**Work to be completed**
Write out again, unaltered, the lines from the start through the line containing "of the tesserae".
══ Material provided ══
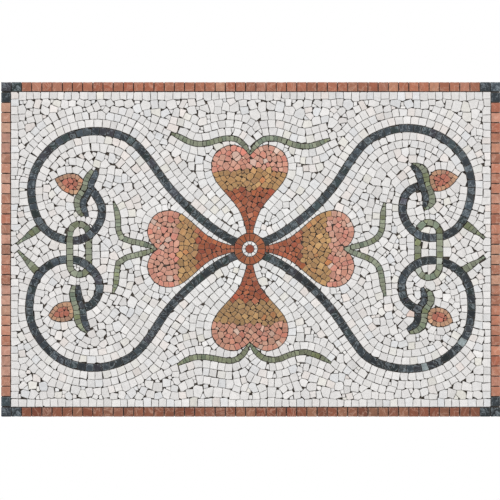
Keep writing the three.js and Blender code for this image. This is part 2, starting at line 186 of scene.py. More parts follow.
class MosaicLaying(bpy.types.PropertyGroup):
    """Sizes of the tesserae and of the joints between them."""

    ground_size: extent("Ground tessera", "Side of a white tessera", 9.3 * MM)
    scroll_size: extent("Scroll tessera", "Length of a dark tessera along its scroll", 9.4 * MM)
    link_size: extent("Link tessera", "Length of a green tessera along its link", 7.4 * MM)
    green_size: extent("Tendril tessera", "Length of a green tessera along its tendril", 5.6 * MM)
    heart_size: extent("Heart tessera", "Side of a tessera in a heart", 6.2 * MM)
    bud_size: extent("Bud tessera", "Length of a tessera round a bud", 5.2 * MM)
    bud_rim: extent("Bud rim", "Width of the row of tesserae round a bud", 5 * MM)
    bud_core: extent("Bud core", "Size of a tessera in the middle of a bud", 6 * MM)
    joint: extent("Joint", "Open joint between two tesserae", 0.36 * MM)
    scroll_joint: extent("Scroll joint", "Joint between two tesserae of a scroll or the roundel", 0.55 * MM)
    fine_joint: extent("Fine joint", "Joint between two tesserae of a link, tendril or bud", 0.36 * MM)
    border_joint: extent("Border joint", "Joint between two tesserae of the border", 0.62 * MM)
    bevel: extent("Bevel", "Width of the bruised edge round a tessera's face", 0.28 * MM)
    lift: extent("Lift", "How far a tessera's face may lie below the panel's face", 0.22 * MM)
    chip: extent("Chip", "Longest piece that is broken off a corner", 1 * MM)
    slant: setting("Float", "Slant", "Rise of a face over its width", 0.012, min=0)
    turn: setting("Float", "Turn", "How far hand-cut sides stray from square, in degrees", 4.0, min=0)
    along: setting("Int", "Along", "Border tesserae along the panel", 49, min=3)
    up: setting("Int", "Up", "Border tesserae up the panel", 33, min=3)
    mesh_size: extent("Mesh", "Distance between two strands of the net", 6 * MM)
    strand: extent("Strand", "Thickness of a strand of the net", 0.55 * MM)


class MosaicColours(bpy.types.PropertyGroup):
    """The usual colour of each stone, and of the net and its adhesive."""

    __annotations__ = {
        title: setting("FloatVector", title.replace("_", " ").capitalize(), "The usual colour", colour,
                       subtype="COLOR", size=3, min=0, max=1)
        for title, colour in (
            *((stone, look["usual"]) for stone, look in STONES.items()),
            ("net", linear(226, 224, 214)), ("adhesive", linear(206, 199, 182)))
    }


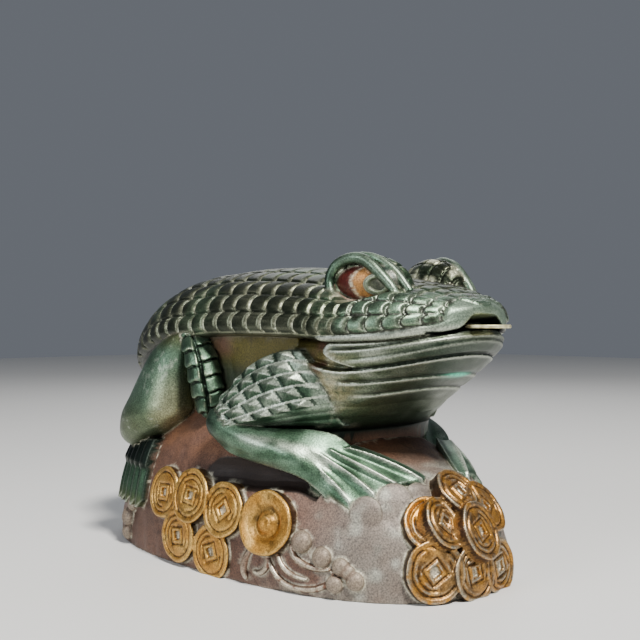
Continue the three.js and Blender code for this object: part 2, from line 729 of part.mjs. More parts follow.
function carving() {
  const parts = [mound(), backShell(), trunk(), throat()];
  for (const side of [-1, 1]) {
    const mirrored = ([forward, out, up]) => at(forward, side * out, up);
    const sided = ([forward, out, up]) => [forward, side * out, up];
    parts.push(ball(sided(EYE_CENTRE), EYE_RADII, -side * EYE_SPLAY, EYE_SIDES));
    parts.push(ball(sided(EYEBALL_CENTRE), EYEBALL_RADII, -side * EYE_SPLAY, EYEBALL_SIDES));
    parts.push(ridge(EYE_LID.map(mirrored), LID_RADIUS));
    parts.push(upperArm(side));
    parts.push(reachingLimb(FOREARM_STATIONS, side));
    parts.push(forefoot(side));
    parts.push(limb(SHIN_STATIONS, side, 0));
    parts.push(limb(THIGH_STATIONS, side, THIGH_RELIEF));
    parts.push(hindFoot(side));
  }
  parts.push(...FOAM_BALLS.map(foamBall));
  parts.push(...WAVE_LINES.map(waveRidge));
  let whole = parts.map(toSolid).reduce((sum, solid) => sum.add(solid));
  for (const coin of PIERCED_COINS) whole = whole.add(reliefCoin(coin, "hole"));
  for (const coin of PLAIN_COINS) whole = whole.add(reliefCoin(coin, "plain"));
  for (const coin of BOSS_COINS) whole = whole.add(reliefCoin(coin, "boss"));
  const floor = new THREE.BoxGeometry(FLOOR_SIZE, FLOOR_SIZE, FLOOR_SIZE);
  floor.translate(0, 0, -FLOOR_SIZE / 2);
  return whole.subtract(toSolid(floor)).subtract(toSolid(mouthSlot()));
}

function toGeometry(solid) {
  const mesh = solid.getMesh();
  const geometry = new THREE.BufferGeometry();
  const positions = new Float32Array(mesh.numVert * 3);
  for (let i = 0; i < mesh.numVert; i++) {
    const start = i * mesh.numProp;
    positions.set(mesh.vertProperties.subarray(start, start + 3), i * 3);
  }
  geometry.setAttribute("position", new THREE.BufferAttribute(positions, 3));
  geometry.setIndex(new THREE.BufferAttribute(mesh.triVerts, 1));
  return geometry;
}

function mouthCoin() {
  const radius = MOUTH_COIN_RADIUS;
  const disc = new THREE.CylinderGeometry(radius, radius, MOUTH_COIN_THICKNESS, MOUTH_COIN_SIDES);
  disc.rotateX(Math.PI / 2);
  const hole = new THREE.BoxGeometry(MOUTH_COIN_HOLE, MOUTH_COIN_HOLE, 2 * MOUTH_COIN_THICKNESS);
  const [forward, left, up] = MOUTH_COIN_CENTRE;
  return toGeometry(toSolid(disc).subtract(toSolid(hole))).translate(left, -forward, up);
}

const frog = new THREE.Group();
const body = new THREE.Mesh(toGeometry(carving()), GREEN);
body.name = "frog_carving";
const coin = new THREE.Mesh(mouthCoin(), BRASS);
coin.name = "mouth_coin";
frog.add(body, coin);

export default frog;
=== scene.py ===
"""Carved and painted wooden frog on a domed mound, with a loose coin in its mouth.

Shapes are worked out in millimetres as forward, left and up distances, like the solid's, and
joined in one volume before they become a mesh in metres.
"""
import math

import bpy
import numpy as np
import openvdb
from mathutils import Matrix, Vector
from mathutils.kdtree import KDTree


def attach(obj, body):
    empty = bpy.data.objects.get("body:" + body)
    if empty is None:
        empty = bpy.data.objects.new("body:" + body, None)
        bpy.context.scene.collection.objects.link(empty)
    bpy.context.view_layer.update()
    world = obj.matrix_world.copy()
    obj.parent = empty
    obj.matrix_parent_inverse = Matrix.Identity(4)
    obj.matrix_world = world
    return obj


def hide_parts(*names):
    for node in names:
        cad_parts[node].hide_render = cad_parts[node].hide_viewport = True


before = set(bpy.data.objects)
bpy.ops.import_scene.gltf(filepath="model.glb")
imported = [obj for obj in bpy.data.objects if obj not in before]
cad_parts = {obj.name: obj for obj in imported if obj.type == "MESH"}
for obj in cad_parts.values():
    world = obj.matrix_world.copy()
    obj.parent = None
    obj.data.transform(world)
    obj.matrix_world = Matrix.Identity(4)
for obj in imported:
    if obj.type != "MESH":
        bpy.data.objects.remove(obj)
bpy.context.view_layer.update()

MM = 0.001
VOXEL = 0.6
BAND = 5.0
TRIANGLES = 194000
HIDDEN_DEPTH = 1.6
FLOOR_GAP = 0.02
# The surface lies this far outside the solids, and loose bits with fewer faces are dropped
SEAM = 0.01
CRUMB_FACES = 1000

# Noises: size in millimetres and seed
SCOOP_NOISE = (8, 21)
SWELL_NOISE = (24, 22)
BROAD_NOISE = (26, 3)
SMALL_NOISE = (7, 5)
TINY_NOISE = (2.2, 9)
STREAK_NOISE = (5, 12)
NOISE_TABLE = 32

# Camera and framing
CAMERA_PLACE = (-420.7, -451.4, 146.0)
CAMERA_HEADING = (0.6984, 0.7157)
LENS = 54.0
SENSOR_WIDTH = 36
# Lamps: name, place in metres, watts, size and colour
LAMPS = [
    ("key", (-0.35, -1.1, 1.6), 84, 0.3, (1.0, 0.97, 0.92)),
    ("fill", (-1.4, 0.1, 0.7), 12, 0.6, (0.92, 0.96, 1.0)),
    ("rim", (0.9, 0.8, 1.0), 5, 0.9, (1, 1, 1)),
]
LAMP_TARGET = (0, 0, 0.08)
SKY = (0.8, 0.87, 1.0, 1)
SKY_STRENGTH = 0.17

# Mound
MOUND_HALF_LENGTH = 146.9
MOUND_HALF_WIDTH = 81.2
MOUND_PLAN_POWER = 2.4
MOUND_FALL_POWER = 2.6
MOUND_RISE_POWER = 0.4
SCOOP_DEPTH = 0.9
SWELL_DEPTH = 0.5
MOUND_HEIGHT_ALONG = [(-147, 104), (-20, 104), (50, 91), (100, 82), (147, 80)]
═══
**Response below**
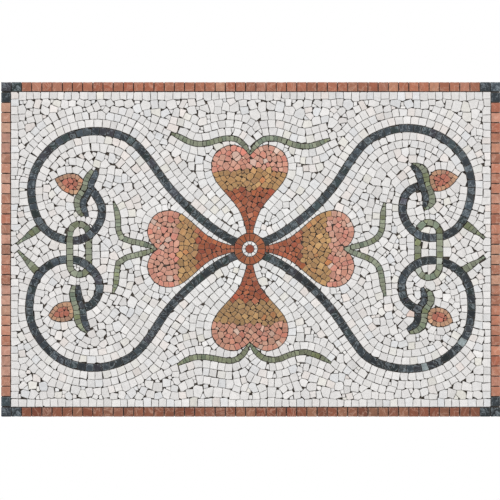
Keep writing the three.js and Blender code for this image. This is part 2, starting at line 186 of scene.py. More parts follow.
class MosaicLaying(bpy.types.PropertyGroup):
    """Sizes of the tesserae and of the joints between them."""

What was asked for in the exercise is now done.